Halbuki bir sonraki sodyuma, Z=11 atomuna gelindiğinde; yeni bir (n=3) kabuğuna geçilmiş oluyor ve yarıçap birden büyüyor. En dış orbitalindeki tek elektronu kolayca vermeye hazır olan sodyum, bu yüksek elektropozitifliği sayesinde, tıpkı hidrojen ve lityum gibi, güçlü metal özellikler sergiliyor. Bu yüzden onların altında yer alıyor. Hatta, elektropozitifliği onlarınkinden daha bile yüksek. Çünkü en dış 3s elektronu, diğerlerinin 1s veya 2s elektronundan daha yüksek enerji düzeyine sahip ve bu nedenle, iyonlaşması daha kolay.

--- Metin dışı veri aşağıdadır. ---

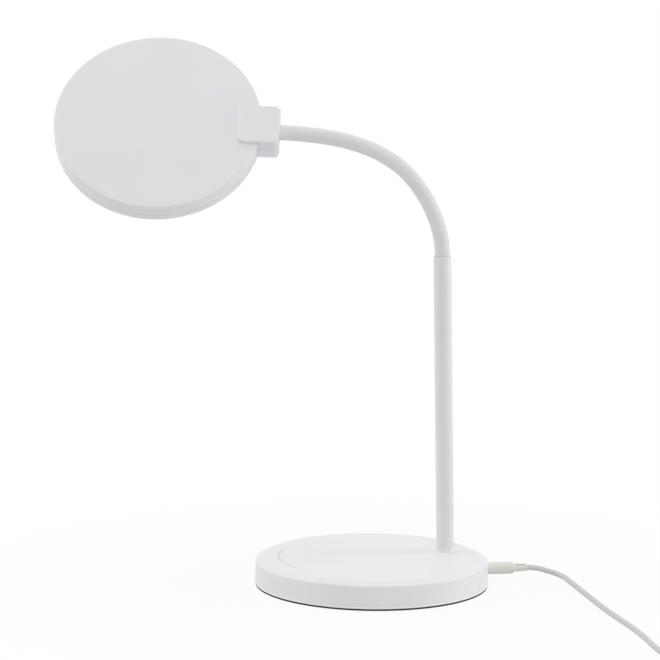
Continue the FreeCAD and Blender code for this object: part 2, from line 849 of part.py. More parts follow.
def board_screw_places():
    return [polar(board_screw_circle_diameter / 2, 45 + 360 * k / board_screw_count) for k in range(board_screw_count)]


def head_back_cover():
    ceiling = head_back - head_wall
    shell = lathe([
        (0, head_back),
        (head_radius, head_back, head_edge_round),
        (head_radius, head_seam + seam_gap),
        (skirt_radius, head_seam + seam_gap),
        (skirt_radius, ceiling),
        (0, ceiling),
    ])
    for share in rib_ring_shares:
        radius = 2 * led_board_radius * share
        ring = cylinder(radius + rib_thickness, board_back, ceiling + head_wall / 2)
        shell = shell.fuse(ring.cut(cylinder(radius - rib_thickness, board_back - overrun, ceiling + overrun)))
    for x, y in board_screw_places():
        shell = shell.fuse(cylinder(post_diameter, board_back, ceiling + head_wall / 2, x, y))
    for x, y in board_screw_places():
        depth = small_screw[3] - led_board_thickness - reflector_thickness
        shell = shell.cut(cylinder(small_screw[0] + 2 * slip, board_back - overrun, board_back + depth + slip, x, y))
    lead_hole = put(lay_along_x, cylinder(lead_channel, skirt_radius - overrun, head_radius + overrun))
    return on_disc(shell.cut(lead_hole).removeSplitter())


def lead_way(low, high):
    """A bore along the arm's axis that lets the head's lead through with room."""
    return put(lay_along_x, cylinder(lead_diameter + 2 * gap, low, high))


def front_ring():
    """The ring that closes the head's rim and holds the diffuser, with a spigot inside the cover."""
    spigot_outer = skirt_radius - slip
    spigot_inner = spigot_outer - spigot_wall
    opening = head_radius - head_lip_width
    ring = lathe([
        (opening, head_front),
        (head_radius, head_front, head_edge_round),
        (head_radius, head_seam),
        (spigot_outer, head_seam),
        (spigot_outer, head_seam + spigot_height),
        (spigot_inner, head_seam + spigot_height),
        (spigot_inner, diffuser_back),
        (spigot_inner, lip_back),
        (opening, lip_back),
    ])
    return on_disc(ring.cut(lead_way(spigot_inner - overrun, head_radius)))


def diffuser():
    return on_disc(cylinder(2 * min(diffuser_radius, skirt_radius - spigot_wall - 2 * slip), lip_back, diffuser_back))


def led_places():
    """The LEDs' places, on rings about the board's middle."""
    places = []
    for share, count in zip(led_ring_shares, led_ring_counts):
        for k in range(count):
            places.append(polar(share * led_board_radius, 360 * (k + 0.5) / count))
    return places


def led_board():
    board = cylinder(2 * led_board_radius, board_front, board_back)
    for x, y in board_screw_places():
        board = board.cut(cylinder(small_screw[0] + 2 * slip, board_front - overrun, board_back + overrun, x, y))
    return on_disc(board)


def led_chips():
    half = led_size / 2
    return on_disc(group([slab(x - half, x + half, y - half, y + half, board_front - led_height, board_front)
                          for x, y in led_places()]))


def reflector_sheet():
    """White film on the board, with a window for each LED."""
    front = board_front - reflector_thickness
    film = cylinder(2 * led_board_radius, front, board_front)
    half = led_size / 2 + gap
    windows = [slab(x - half, x + half, y - half, y + half, front - overrun, board_front + overrun) for x, y in led_places()]
    holes = [cylinder(small_screw[0] + 2 * slip, front - overrun, board_front + overrun, x, y) for x, y in board_screw_places()]
    return on_disc(film.cut(windows + holes))


def reflector_frame():
    """The sloping white wall between the board and the diffuser, which also holds the diffuser down."""
    front = board_front - reflector_thickness
    outer = skirt_radius - spigot_wall - 3 * slip
    board_edge = led_board_radius
    frame = lathe([
        (outer, diffuser_back),
        (outer, board_back),
        (board_edge + gap, board_back),
        (board_edge + gap, front),
        (board_edge - rib_thickness, front),
        (head_radius - head_lip_width, diffuser_back),
    ])
    return on_disc(frame.cut(lead_way(board_edge - overrun, outer + overrun)))


def led_board_screws():
    one = screw(small_screw)
    front = board_front - reflector_thickness
    places = [FreeCAD.Placement(V(x, y, front), FreeCAD.Rotation()) for x, y in board_screw_places()]
    return on_disc(group([put(place, one) for place in places]))


def head_lead():
    """The lead from the arm's end through the block and the cover's rim to the board's edge."""
    low = -head_reach + led_board_radius + 2 * rib_thickness
    high = chamber_end
    return put(head_place, put(lay_along_x, cylinder(lead_diameter, low, high)))


parts["pivot_bush"] = pivot_bush()
parts["friction_washer"] = friction_washer()
parts["block_upper"] = block_upper()
parts["block_lower"] = block_lower()
parts["block_screws"] = block_screws()
parts["head_back_cover"] = head_back_cover()
parts["front_ring"] = front_ring()
parts["diffuser"] = diffuser()
parts["led_board"] = led_board()
parts["led_chips"] = led_chips()
parts["reflector_sheet"] = reflector_sheet()
parts["reflector_frame"] = reflector_frame()
parts["led_board_screws"] = led_board_screws()
parts["head_lead"] = head_lead()


# Plug and cord

plug_face = base_radius + slip
plug_back = plug_face + plug_length
relief_end = plug_back + relief_length


def plug_barrel():
    low = plug_face - barrel_length
    tube = cylinder(barrel_diameter, low, plug_face)
    return put(jack_place, put(lay_along_x, tube.cut(cylinder(barrel_bore, low - overrun, plug_face + overrun))))


def plug_body():
    radius = plug_diameter / 2
    return put(jack_place, put(lay_along_x, lathe([
        (0, plug_face),
        (radius, plug_face),
        (radius, plug_back, plug_end_round),
        (0, plug_back),
    ])))


def slotted_relief(length, diameter, tip_diameter, rows):
    """A tapered strain relief along z, with pairs of slots that change sides from row to row."""
    body = lathe([(0, 0), (diameter / 2, 0), (tip_diameter / 2, length), (0, length)])
    step = length / (rows + 1)
    floor = cord_radius + (tip_diameter / 2 - cord_radius) / 3
    for row in range(rows):
        low = step * (row + 1) - relief_slot / 2
        for sign in (-1, 1):
            near, far = sorted((sign * floor, sign * diameter))
            if row % 2:
                cut = slab(near, far, -diameter, diameter, low, low + relief_slot)
            else:
                cut = slab(-diameter, diameter, near, far, low, low + relief_slot)
            body = body.cut(cut)
    return body


def plug_relief():
    relief = slotted_relief(relief_length, relief_diameter, relief_tip_diameter, relief_slot_rows)
    seated = put(FreeCAD.Placement(V(plug_back, 0, 0), FreeCAD.Rotation()), put(lay_along_x, relief))
    return put(jack_place, seated)


def cord_route():
    """The cord's free stretch: out of the relief, down to the table and on to the coil."""
    leave = jack_place.multVec(V(relief_end, 0, 0))
    straight = jack_place.multVec(V(relief_end + 2 * cord_diameter, 0, 0))
    lie = cord_radius
    chosen = [
        V(128.4, 18.8, 7.8), V(135.6, 14.6, 6.4), V(140.9, 8.0, 4.9), V(144.9, -4.0, 3.5),
        V(150.0, -20.8, 2.4), V(156.0, -44.6, lie), V(162.4, -74.0, lie), V(169.7, -101.0, lie),
        V(177.2, -127.0, lie), V(183.3, -153.0, lie), V(187.9, -180.5, lie),
    ]
    end = coil_point(0) - coil_way(0) * cord_diameter
    last = end + V(0, end_run, 0)
    return [leave, straight] + chosen + [last, end]


coil_pitch = cord_diameter + coil_side_gap
coil_rise = cord_diameter + coil_layer_gap
coil_outer = coil_middle_diameter / 2 + coil_pitch * coil_turns / 4


def smooth(share):
    """Rises from 0 to 1 with a level start and end."""
    share = min(max(share, 0), 1)
    return share * share * (3 - 2 * share)


def coil_point(turns):
    """A point of the coil: in on the table, up a layer where it reverses, and out on top."""
    half = coil_turns / 2
    distance = abs(turns - half)
    softened = math.sqrt(distance ** 2 + coil_ease ** 2) - coil_ease
    radius = coil_outer - coil_pitch * (half - softened)
    radius += coil_swing_width * smooth((turns - coil_turns + 0.5) / 0.5)
    height = cord_radius + coil_rise * smooth((turns - half + 0.25) / 0.5)
    height += (usb_body_size[2] / 2 - cord_radius - coil_rise) * smooth((turns - coil_turns + 0.25) / 0.25)
    angle = math.pi * (1 + 2 * turns)
    return V(coil_x + radius * math.cos(angle), coil_y + radius * math.sin(angle), height)


def coil_way(turns):
    """The way the coil runs at a point. At its two ends it is level and square to the coil's radius."""
    angle = math.pi * (1 + 2 * turns)
    if turns in (0, coil_turns):
        return V(-math.sin(angle), math.cos(angle), 0)
    step = 0.001
    return (coil_point(turns + step) - coil_point(turns - step)).normalize()


def arc_to(start, corner, end):
    """The arc from one point to another whose end tangents meet at a corner."""
    middle = (start + end) * 0.5
    cosine = (start - middle).Length / (start - corner).Length
    return Part.Arc(start, middle + (corner - middle) * (cosine / (1 + cosine)), end).toShape()


def biarc(start, way, end, end_way):
    """Two arcs that join two points and keep the way the curve runs at both."""
    step = end - start
    both = way + end_way
    spread = 2 * (1 - way.dot(end_way))
    reach = (math.sqrt(step.dot(both) ** 2 + spread * step.dot(step)) - step.dot(both)) / spread
    first = start + way * reach
    second = end - end_way * reach
    meet = (first + second) * 0.5
    return [arc_to(start, first, meet), arc_to(meet, second, end)]


def coil_wire():
    """The coil's line: a straight start, a biarc for each quarter turn, and a straight end."""
    quarters = round(4 * coil_turns)
    marks = [k / 4 for k in range(quarters)] + [coil_turns]
    start = coil_point(0) - coil_way(0) * cord_diameter
    edges = [Part.LineSegment(start, coil_point(0)).toShape()]
    for low, high in zip(marks, marks[1:]):
        edges += biarc(coil_point(low), coil_way(low), coil_point(high), coil_way(high))
    end = coil_point(coil_turns) + coil_way(coil_turns) * cord_diameter
    edges.append(Part.LineSegment(coil_point(coil_turns), end).toShape())
    return Part.Wire(edges), start


def least_gap(wire):
    """The least distance between the coil's own turns, less its diameter."""
    points = wire.discretize(Distance=cord_radius / 2)
    apart = round(4 * math.pi * cord_diameter / cord_radius)
    least = wire.Length
    for i, here in enumerate(points):
        for there in points[i + apart:]:
            least = min(least, (here - there).Length)
    return least - cord_diameter


def cord_tube():
    route = cord_route()
    wire, radii, length = round_path(route)
    tube = tube_on(wire, route[0], route[1] - route[0], cord_radius)
    print("cord arcs, radii:", [round(radius, 1) for radius in radii])
    print("cord tube: length", round(length, 1), "volume against section times length",
          round(tube.Volume / (math.pi * cord_radius ** 2 * length), 4))
    return tube


def cord_coil():
    wire, start = coil_wire()
    coil = tube_on(wire, start, coil_way(0), cord_radius)
    print("coil: length", round(wire.Length, 1), "least gap between turns", round(least_gap(wire), 2),
          "volume against section times length", round(coil.Volume / (math.pi * cord_radius ** 2 * wire.Length), 4))
    return coil


usb_start = coil_point(coil_turns) + coil_way(coil_turns) * cord_diameter
usb_place = FreeCAD.Placement(usb_start, FreeCAD.Rotation(V(1, 0, 0), coil_way(coil_turns)))


def usb_relief():
    relief = lathe([(0, 0), (relief_tip_diameter / 2, 0), (usb_relief_diameter / 2, usb_relief_length), (0, usb_relief_length)])
    return put(usb_place, put(lay_along_x, relief))


def usb_body():
    length, width, height = usb_body_size
    low = usb_relief_length
    body = plate(rounded_rectangle(low, low + length, -width / 2, width / 2, usb_corner_round), -height / 2, height / 2)
    rims = [edge for edge in body.Edges if abs(edge.Vertexes[0].Point.z - edge.Vertexes[1].Point.z) < tiny]
    return put(usb_place, body.makeFillet(usb_corner_round / 2, rims))


def usb_shell():
    length, width, height = usb_shell_size
    low = usb_relief_length + usb_body_size[0]
    wall = usb_shell_wall
    outside = slab(low, low + length, -width / 2, width / 2, -height / 2, height / 2)
    inside = slab(low, low + length + overrun, wall - width / 2, width / 2 - wall, wall - height / 2, height / 2 - wall)
    return put(usb_place, outside.cut(inside))


def usb_tongue():
    length, width, height = usb_shell_size
    low = usb_relief_length + usb_body_size[0]
    wall = usb_shell_wall
    top = height / 2 - wall
    return put(usb_place, slab(low, low + length - wall, wall - width / 2, width / 2 - wall, top - usb_tongue_thickness, top))


parts["plug_barrel"] = plug_barrel()
parts["plug_body"] = plug_body()
parts["plug_relief"] = plug_relief()
parts["cord"] = cord_tube()
parts["cord_coil"] = cord_coil()
parts["usb_relief"] = usb_relief()
parts["usb_body"] = usb_body()
parts["usb_shell"] = usb_shell()
parts["usb_tongue"] = usb_tongue()

for name, shape in parts.items():
    sound = shape.isValid() and all(solid.Volume > 0 for solid in shape.Solids)
    if not sound:
        print("not sound:", name)
    shape.exportStep(f"parts/{name}.step")
print(len(parts), "pieces")
print("arm's end", arm_end, "bend", arm_bend)
for i, (start, bend, length, turn) in enumerate(sections):
    print("section", i, "starts", start, "bend", round(bend, 2))
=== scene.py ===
import bmesh
import bpy
import math
import numpy as np
from mathutils import Matrix, Vector


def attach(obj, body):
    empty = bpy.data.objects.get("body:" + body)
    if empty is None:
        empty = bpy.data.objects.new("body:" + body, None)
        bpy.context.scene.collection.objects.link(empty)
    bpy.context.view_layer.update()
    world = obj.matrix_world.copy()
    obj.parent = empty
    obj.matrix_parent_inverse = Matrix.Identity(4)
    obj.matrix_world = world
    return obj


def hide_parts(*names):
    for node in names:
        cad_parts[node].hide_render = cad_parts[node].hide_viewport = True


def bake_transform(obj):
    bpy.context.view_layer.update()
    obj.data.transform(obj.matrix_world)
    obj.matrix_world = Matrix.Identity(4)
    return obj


# %% [markdown]
# # A white desk lamp
# The lamp stands on a round weighted base. A thin steel stem rises from it and ends in a bendable neck in a white
# silicone sleeve, and a square block at the neck's end grips the rim of a flat round head. A small power plug and its
# cord leave the base at the right. Almost everything is white, so the looks rest on exact edges, on the small
# differences between plastic, paint, silicone and PVC, and on soft light.
#
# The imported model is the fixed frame: every piece made here stands where its solid stands, in metres.
# Sizes below are written in millimetres, as on a drawing, and become metres when a mesh is made.

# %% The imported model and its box
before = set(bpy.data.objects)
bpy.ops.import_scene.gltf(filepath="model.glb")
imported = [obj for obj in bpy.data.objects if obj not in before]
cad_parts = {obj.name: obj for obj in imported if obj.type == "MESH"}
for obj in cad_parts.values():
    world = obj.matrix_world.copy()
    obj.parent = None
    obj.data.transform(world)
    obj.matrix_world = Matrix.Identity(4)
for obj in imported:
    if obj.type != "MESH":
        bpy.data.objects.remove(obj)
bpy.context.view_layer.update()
mm = 0.001

# %% [markdown]
# ## Camera
# The picture is matched by a long lens, from slightly above the lamp and a little to its front. A long lens far away
# flattens perspective: the base's ellipse is nearly the same shape at its near and far edge. The camera's axes were
# found by matching the base's ellipse and the stem's edges, so they are written here as they came out.

# %% Camera at the photograph's place
camera_place = np.array((0.0, -1946.53, 459.37)) * mm
to_right = np.array((0.99980265, 0.01755456, 0.00930057))
to_top = np.array((-0.01165404, 0.13912419, 0.99020636))
towards = np.cross(to_top, to_right)
lens_length = 148.97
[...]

Sodyumdan sonraki magnezyum, gerçi sodyuma göre daha zayıf, ancak hala güçlü metal özelliği taşıyor. Fakat bu özellik, alüminyumla başlayarak, daha sonraki elementlerde giderek zayıflıyor. Kükürtten sonra ise sırada; elektron vermek bir yana, güçlü bir elektron alıcısı olan klor geliyor. Klor tıpkı, tabloda tam üstündeki flor gibi davranıyor. Ancak, elektron tutkusu onunki kadar güçlü değil. Çünkü, klorun en dış kabuğunu oluşturan 3p yörüngeleri, florun dış kabuğunu oluşturan 2p yörüngelerinden daha yüksek bir enerji düzeyine sahip. Dolayısıyla enerji ölçeğinde klor, 3p yörüngelerini doldurmak için aldığı elektronu, florun 2p yörüngelerine aldığı elektron kadar derinlere indiremiyor. Sonuç olarak da bu ek elektronu kendisine, florun yaptığı kadar güçlü bir şekilde bağlayamıyor. Yani, flora göre daha zayıf elektronegatif özellik taşıyor.